What the exercise asks: Write out, precisely and in full, each line of the material.

Raw data:
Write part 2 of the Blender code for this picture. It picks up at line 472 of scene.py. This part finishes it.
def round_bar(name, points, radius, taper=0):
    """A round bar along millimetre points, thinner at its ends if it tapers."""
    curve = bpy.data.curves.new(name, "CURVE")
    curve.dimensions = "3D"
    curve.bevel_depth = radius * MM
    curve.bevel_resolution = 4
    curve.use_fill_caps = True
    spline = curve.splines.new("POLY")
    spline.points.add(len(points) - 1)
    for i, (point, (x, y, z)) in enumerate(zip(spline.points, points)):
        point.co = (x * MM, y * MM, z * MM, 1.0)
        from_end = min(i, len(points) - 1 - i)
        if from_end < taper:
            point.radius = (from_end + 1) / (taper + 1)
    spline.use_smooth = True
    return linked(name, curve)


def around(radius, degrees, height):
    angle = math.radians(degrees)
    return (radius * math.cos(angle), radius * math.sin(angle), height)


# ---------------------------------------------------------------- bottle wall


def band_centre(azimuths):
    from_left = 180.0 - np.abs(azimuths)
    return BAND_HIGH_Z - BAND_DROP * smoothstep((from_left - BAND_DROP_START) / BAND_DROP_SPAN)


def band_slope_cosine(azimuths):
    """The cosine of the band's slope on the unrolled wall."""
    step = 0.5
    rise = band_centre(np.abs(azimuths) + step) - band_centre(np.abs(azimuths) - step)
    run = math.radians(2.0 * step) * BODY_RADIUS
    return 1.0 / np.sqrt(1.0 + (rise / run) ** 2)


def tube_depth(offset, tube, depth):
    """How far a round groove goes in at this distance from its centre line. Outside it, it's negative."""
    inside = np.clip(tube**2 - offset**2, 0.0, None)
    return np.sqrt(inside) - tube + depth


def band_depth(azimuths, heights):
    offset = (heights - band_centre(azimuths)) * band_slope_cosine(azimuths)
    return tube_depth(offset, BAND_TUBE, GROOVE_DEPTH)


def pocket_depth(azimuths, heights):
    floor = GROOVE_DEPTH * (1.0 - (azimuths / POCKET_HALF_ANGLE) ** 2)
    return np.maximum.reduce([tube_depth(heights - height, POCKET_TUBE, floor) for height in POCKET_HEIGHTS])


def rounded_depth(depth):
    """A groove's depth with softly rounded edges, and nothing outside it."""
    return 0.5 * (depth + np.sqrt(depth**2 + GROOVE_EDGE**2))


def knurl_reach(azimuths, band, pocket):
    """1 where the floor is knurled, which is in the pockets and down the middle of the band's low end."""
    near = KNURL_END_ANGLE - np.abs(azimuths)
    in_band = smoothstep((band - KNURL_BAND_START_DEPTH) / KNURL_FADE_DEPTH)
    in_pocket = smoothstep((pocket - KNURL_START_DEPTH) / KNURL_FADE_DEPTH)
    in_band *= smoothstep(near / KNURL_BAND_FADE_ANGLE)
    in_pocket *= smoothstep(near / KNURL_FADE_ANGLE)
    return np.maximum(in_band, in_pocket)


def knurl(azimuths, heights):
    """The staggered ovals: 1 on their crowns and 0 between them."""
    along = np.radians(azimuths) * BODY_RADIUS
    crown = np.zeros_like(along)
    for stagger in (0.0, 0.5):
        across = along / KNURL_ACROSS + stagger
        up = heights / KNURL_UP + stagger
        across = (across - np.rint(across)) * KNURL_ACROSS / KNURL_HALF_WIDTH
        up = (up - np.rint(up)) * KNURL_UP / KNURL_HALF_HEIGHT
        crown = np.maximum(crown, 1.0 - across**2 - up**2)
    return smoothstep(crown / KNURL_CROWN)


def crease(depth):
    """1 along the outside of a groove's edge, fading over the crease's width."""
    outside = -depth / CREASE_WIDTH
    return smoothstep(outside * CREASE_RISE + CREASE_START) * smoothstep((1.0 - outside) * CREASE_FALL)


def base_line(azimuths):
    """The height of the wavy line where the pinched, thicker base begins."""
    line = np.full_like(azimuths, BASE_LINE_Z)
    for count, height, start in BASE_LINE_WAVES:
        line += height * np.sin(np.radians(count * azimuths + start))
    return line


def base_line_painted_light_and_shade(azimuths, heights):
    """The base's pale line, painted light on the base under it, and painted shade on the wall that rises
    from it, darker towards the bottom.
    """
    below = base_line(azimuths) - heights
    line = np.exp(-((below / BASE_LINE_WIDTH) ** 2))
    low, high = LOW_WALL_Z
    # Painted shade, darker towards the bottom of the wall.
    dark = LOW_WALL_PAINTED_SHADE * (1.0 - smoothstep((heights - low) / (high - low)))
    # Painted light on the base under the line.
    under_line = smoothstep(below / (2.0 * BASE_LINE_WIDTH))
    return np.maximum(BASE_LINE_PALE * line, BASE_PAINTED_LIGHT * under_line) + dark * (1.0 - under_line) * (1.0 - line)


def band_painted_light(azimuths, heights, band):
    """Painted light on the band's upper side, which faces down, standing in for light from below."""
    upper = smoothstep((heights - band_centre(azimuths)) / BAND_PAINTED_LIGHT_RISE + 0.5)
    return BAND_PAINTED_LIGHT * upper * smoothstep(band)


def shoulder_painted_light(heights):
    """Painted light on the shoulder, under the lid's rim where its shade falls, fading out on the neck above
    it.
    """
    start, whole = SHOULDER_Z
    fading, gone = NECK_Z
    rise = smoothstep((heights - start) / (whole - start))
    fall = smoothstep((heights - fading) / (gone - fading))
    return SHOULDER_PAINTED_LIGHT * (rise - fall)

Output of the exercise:
Write part 2 of the Blender code for this picture. It picks up at line 472 of scene.py. This part finishes it.
def round_bar(name, points, radius, taper=0):
    """A round bar along millimetre points, thinner at its ends if it tapers."""
    curve = bpy.data.curves.new(name, "CURVE")
    curve.dimensions = "3D"
    curve.bevel_depth = radius * MM
    curve.bevel_resolution = 4
    curve.use_fill_caps = True
    spline = curve.splines.new("POLY")
    spline.points.add(len(points) - 1)
    for i, (point, (x, y, z)) in enumerate(zip(spline.points, points)):
        point.co = (x * MM, y * MM, z * MM, 1.0)
        from_end = min(i, len(points) - 1 - i)
        if from_end < taper:
            point.radius = (from_end + 1) / (taper + 1)
    spline.use_smooth = True
    return linked(name, curve)


def around(radius, degrees, height):
    angle = math.radians(degrees)
    return (radius * math.cos(angle), radius * math.sin(angle), height)


# ---------------------------------------------------------------- bottle wall


def band_centre(azimuths):
    from_left = 180.0 - np.abs(azimuths)
    return BAND_HIGH_Z - BAND_DROP * smoothstep((from_left - BAND_DROP_START) / BAND_DROP_SPAN)


def band_slope_cosine(azimuths):
    """The cosine of the band's slope on the unrolled wall."""
    step = 0.5
    rise = band_centre(np.abs(azimuths) + step) - band_centre(np.abs(azimuths) - step)
    run = math.radians(2.0 * step) * BODY_RADIUS
    return 1.0 / np.sqrt(1.0 + (rise / run) ** 2)


def tube_depth(offset, tube, depth):
    """How far a round groove goes in at this distance from its centre line. Outside it, it's negative."""
    inside = np.clip(tube**2 - offset**2, 0.0, None)
    return np.sqrt(inside) - tube + depth


def band_depth(azimuths, heights):
    offset = (heights - band_centre(azimuths)) * band_slope_cosine(azimuths)
    return tube_depth(offset, BAND_TUBE, GROOVE_DEPTH)


def pocket_depth(azimuths, heights):
    floor = GROOVE_DEPTH * (1.0 - (azimuths / POCKET_HALF_ANGLE) ** 2)
    return np.maximum.reduce([tube_depth(heights - height, POCKET_TUBE, floor) for height in POCKET_HEIGHTS])


def rounded_depth(depth):
    """A groove's depth with softly rounded edges, and nothing outside it."""
    return 0.5 * (depth + np.sqrt(depth**2 + GROOVE_EDGE**2))


def knurl_reach(azimuths, band, pocket):
    """1 where the floor is knurled, which is in the pockets and down the middle of the band's low end."""
    near = KNURL_END_ANGLE - np.abs(azimuths)
    in_band = smoothstep((band - KNURL_BAND_START_DEPTH) / KNURL_FADE_DEPTH)
    in_pocket = smoothstep((pocket - KNURL_START_DEPTH) / KNURL_FADE_DEPTH)
    in_band *= smoothstep(near / KNURL_BAND_FADE_ANGLE)
    in_pocket *= smoothstep(near / KNURL_FADE_ANGLE)
    return np.maximum(in_band, in_pocket)


def knurl(azimuths, heights):
    """The staggered ovals: 1 on their crowns and 0 between them."""
    along = np.radians(azimuths) * BODY_RADIUS
    crown = np.zeros_like(along)
    for stagger in (0.0, 0.5):
        across = along / KNURL_ACROSS + stagger
        up = heights / KNURL_UP + stagger
        across = (across - np.rint(across)) * KNURL_ACROSS / KNURL_HALF_WIDTH
        up = (up - np.rint(up)) * KNURL_UP / KNURL_HALF_HEIGHT
        crown = np.maximum(crown, 1.0 - across**2 - up**2)
    return smoothstep(crown / KNURL_CROWN)


def crease(depth):
    """1 along the outside of a groove's edge, fading over the crease's width."""
    outside = -depth / CREASE_WIDTH
    return smoothstep(outside * CREASE_RISE + CREASE_START) * smoothstep((1.0 - outside) * CREASE_FALL)


def base_line(azimuths):
    """The height of the wavy line where the pinched, thicker base begins."""
    line = np.full_like(azimuths, BASE_LINE_Z)
    for count, height, start in BASE_LINE_WAVES:
        line += height * np.sin(np.radians(count * azimuths + start))
    return line


def base_line_painted_light_and_shade(azimuths, heights):
    """The base's pale line, painted light on the base under it, and painted shade on the wall that rises
    from it, darker towards the bottom.
    """
    below = base_line(azimuths) - heights
    line = np.exp(-((below / BASE_LINE_WIDTH) ** 2))
    low, high = LOW_WALL_Z
    # Painted shade, darker towards the bottom of the wall.
    dark = LOW_WALL_PAINTED_SHADE * (1.0 - smoothstep((heights - low) / (high - low)))
    # Painted light on the base under the line.
    under_line = smoothstep(below / (2.0 * BASE_LINE_WIDTH))
    return np.maximum(BASE_LINE_PALE * line, BASE_PAINTED_LIGHT * under_line) + dark * (1.0 - under_line) * (1.0 - line)


def band_painted_light(azimuths, heights, band):
    """Painted light on the band's upper side, which faces down, standing in for light from below."""
    upper = smoothstep((heights - band_centre(azimuths)) / BAND_PAINTED_LIGHT_RISE + 0.5)
    return BAND_PAINTED_LIGHT * upper * smoothstep(band)


def shoulder_painted_light(heights):
    """Painted light on the shoulder, under the lid's rim where its shade falls, fading out on the neck above
    it.
    """
    start, whole = SHOULDER_Z
    fading, gone = NECK_Z
    rise = smoothstep((heights - start) / (whole - start))
    fall = smoothstep((heights - fading) / (gone - fading))
    return SHOULDER_PAINTED_LIGHT * (rise - fall)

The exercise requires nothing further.